I’ve recently finished reading Hans Rosling’s (posthumously published book) Factfulness. This book is a valuable examination of good analytical mental habits, especially for lay people, and I highly recommend it for your Kindle app.

What was particularly interesting to me was how they broke the world down into four categories based on consumable income. They call this “Dollar Street,” and showed how all over the world, people in roughly the same category of spending would do things in roughly the same way.

I thought we could similarly analyze places and peoples by percent Christian (in the broadest sense). While it can be challenging to know the precise % Christian of a place or a people group, we could reasonably accurately identify a general level.

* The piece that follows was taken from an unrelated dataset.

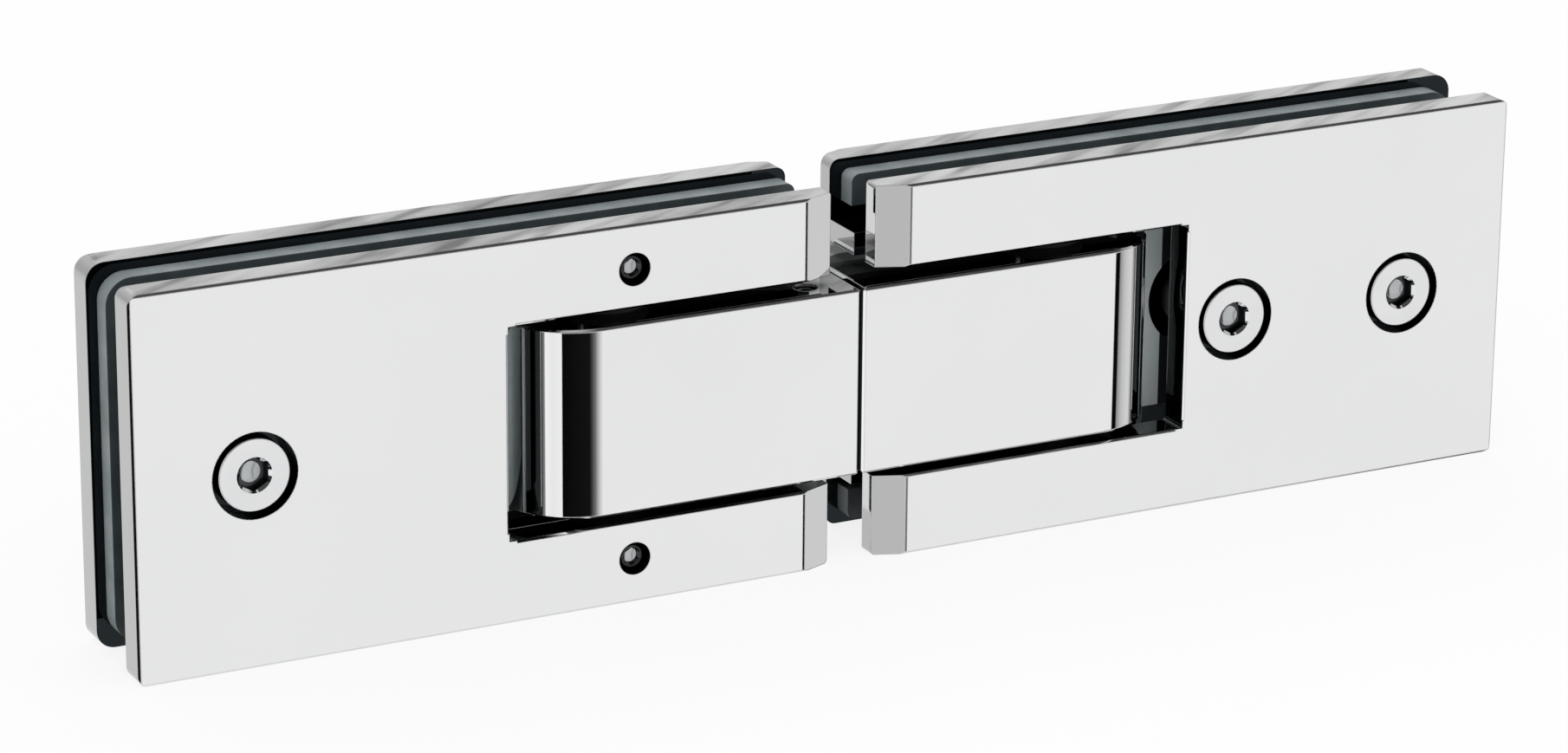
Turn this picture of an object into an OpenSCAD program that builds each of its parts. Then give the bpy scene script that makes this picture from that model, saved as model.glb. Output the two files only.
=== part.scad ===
// Glass to glass door hinge: two clamping leaves that turn on a pair of joined knuckle blocks.
// Millimetres. +X runs along the hinge to the right leaf, +Y goes from the front face to the
// back face, +Z is up, and the origin is the middle of the whole hinge.

/* [Leaves] */
// Distance from the seam between the blocks to a leaf's outer end
leaf_reach = 128; // [124:0.5:170]
// Height of a leaf
leaf_h = 65; // [58:0.5:90]
// Thickness of each front and rear plate
plate_t = 5.5; // [5:0.1:7]
// Distance from the seam to the ends of a leaf's two arms
arm_start = 4.2; // [3:0.1:8]
// Length of the chamfer on the arm ends, measured along the leaf
arm_chamfer_l = 5.8; // [2:0.1:8]
// Depth of the chamfer on the arm ends, measured into the plate
arm_chamfer_d = 2.2; // [1:0.1:3.8]
// Length of the narrow facet where the chamfer meets the plate's face
arm_facet_l = 0.5; // [0.3:0.05:1]
// Depth of that facet
arm_facet_d = 0.08; // [0.04:0.01:0.15]
// Corner radius of the front plates' outer ends
front_corner_r = 1.8; // [1:0.1:4]
// Corner radius of the front plates' arm ends
front_arm_r = 0.6; // [0.3:0.1:2]
// Corner radius of the rear plates' outer ends
rear_corner_r = 3.2; // [1:0.1:5]
// Corner radius of the rear plates' arm ends
rear_arm_r = 1.8; // [0.6:0.1:4]
// Bevel along the outer edges of the plates
plate_bevel = 0.4; // [0.2:0.05:0.8]

/* [Notch] */
// Distance from the seam to the end wall of the notch
notch_reach = 63.5; // [62:0.1:66]
// Height of the notch
notch_h = 36.6; // [34:0.1:38]
// Radius of the notch's inner corners
notch_corner_r = 0.8; // [0.3:0.1:2]

/* [Glass and gaskets] */
// Thickness of the glass panels that the leaves clamp
glass_t = 8; // [8:0.5:12]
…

Dollar Street’s categories are based on doublings. They go roughly like this:

% Stage
0-2% Stage 1
2-8% Stage 2
8-32% Stage 3
>32% Stage 4

The Dollar Street-style implications of this analysis can be taken further in the future; in this post, I just want to highlight something that comes out of greater granularity of data: the “hidden” nature of less-reached places.A country like India can have enough Christians in some spots to push it “a little higher” on the “level” scale (and in many other lists, too)–and yet these Christians are “localized” in a few places. So while some countries can show up on some lists as being “more reached,” the reality is inside the countries there are pockets of more and less reached places.

The reality is, something like a quarter of the world’s population lives in locations that are less than 2% Christian–places that are heavily unevangelized, where many can live never meeting a believer. And, another quarter of the world lives in places that are between 2% and 8% Christian–perhaps not “unreached” by some definitions, but areas where a lot of work is left to be done.

This kind of reality holds just as true for people groups and provinces as it does for countries. Inside any large population there will be more-reached and less-reached subsets. Look at Turkey: the west is more engaged than the east. Look inside Istanbul, and you’ll find the same thing.

Before anyone asks: no, my list is not publicly available; it’s internal to Beyond and some of our partners. But really, the point of this post is: this kind of analysis is not rocket science. You could do it yourself for any place where you work. Just grab a list of the provinces or districts for the country you’re working in, and for each place, ask yourself which level each of the component segments is obviously at. For most places, with a little bit of Googling, you’ll find Census data or other survey data that will help you figure it out.

I leave the exercise to you because I think it’s a needed one: it teaches us to look inside the segments, find the nuance and look for the gaps, the people who have less access. That’s a skill that all of us in mission strategy need to develop.